- _Directions for this task_: From the entries provided below, copy each line that contains the word "saved".

* begin Entries supplied *

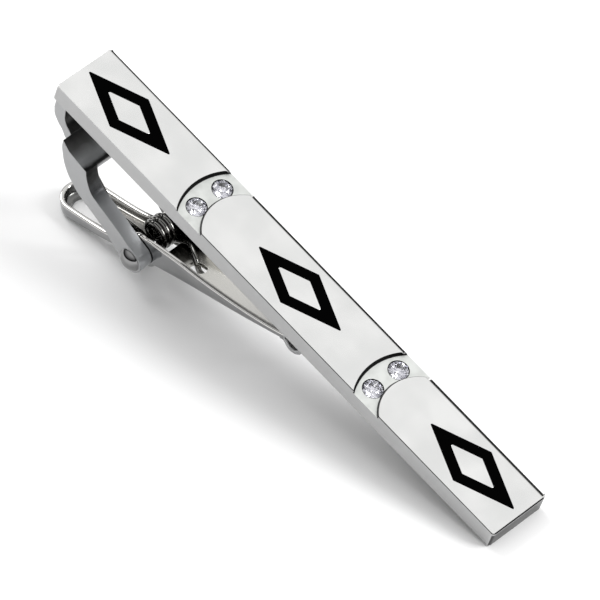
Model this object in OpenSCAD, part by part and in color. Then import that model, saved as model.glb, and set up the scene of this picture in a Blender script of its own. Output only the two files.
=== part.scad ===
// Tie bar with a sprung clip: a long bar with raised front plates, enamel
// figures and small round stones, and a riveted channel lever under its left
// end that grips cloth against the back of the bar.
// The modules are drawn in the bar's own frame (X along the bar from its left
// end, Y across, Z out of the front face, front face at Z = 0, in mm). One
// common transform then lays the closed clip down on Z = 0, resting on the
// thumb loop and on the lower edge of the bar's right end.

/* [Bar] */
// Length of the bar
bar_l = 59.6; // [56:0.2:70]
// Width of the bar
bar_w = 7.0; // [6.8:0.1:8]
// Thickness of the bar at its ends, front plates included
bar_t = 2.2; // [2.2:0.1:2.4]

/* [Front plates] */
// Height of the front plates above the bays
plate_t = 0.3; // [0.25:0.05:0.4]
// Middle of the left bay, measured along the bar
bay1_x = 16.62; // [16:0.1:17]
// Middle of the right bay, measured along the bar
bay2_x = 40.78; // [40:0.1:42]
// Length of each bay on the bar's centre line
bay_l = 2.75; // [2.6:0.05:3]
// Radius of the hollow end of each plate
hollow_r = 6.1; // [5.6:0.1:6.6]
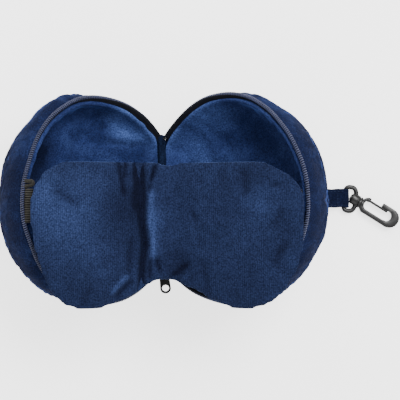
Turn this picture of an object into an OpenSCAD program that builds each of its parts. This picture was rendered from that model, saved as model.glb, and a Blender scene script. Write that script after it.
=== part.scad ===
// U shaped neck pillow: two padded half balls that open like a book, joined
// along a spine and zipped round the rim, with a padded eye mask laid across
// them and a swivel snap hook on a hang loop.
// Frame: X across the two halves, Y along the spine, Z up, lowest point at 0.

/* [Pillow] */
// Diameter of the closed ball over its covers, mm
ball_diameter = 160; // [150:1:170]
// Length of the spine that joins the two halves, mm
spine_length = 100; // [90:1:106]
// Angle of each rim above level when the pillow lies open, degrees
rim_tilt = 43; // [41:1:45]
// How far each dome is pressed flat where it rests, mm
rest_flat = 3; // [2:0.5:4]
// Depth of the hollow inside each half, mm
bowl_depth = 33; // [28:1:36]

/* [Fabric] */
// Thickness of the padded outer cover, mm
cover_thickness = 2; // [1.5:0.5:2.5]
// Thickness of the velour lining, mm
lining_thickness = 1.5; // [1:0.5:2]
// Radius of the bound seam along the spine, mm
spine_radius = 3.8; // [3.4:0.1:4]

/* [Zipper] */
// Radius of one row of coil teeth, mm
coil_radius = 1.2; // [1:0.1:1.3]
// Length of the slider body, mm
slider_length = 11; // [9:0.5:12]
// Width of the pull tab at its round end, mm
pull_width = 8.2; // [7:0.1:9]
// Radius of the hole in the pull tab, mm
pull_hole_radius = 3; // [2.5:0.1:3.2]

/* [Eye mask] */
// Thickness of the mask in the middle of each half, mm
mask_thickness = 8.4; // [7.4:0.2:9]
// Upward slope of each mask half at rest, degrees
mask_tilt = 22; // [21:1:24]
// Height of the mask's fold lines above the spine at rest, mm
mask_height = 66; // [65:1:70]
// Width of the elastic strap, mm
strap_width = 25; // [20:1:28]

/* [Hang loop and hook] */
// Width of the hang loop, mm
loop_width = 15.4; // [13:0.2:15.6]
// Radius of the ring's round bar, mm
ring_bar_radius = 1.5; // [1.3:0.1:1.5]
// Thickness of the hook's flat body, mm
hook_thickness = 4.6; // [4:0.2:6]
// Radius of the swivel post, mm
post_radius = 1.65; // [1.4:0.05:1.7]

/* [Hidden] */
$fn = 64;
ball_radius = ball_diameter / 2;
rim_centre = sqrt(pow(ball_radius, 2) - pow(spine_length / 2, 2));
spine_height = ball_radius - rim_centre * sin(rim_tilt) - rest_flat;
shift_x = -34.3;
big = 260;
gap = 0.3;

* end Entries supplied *

- _Output_:
Model this object in OpenSCAD, part by part and in color. Then import that model, saved as model.glb, and set up the scene of this picture in a Blender script of its own. Output only the two files.
Turn this picture of an object into an OpenSCAD program that builds each of its parts. This picture was rendered from that model, saved as model.glb, and a Blender scene script. Write that script after it.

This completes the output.